I think your post was well thought out and very well written. But, when you ask this question, you are making an enormous leap from the logic you posted. It is way more than a handy tool. Lore equates to much of the setting, and setting helps dictate mechanics, rules, pacing, and even "how we play" the game. Therefore, as much as what all your other claims were right, this leap cannot be taken.
May we all take a deep breath, and accept there is no D&D canon that needs to matter.

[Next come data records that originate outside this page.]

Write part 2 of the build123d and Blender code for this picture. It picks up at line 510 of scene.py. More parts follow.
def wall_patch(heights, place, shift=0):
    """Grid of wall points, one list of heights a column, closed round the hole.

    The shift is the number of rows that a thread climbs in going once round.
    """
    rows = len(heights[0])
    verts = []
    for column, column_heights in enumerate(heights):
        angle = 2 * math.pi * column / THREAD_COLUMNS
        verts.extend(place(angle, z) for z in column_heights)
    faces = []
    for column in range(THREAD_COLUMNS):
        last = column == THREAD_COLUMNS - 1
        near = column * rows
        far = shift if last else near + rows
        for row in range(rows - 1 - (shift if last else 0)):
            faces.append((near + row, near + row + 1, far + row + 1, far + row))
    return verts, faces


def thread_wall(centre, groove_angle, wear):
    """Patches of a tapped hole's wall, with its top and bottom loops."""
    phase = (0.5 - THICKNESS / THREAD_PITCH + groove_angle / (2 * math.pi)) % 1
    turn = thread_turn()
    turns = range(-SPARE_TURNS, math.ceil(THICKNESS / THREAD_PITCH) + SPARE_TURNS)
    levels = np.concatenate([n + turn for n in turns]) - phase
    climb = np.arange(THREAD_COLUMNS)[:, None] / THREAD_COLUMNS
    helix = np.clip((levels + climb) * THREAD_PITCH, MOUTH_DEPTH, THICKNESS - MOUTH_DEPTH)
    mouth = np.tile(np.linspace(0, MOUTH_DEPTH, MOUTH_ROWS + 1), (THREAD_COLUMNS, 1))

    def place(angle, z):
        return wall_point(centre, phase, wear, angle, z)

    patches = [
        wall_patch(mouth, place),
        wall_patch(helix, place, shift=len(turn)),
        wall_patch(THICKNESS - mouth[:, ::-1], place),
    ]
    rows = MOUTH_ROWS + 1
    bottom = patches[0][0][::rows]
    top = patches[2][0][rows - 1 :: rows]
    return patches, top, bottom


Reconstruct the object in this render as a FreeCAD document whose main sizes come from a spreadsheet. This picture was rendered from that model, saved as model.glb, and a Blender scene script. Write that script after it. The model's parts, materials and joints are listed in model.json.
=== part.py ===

For you. And that is the lynchpin. If D&D canon suddenly had a plethora of space vehicles and laser guns in the PHB, it would change the game. I get that each table can create their own setting. But there is an implied acceptance of what D&D is. I have played in seven different states with many different groups - and while there were subtle differences, they all had strong ties to the "canon" that D&D has produced. This is true for young and older players. Call it Lord of the Rings-esque or Conan-esque or Elder Scrolls-esque or Greek Mythos-esque or Witcher-esque or Everquest-esque or WOW-esque or Wheel of Time-esque or Dragon Age-esque or even D&D Cartoon-esque, but all of these share a unique tie to our modern mental designs of fantasy. And while each of these are subtly novel, they are far more alike than different.
And that is why people don't just let canon go and believe it matters. Because they fear or don't care for a canon that might not have as strong of ties to the modern fantasy picture we have. Paradigms are a thing.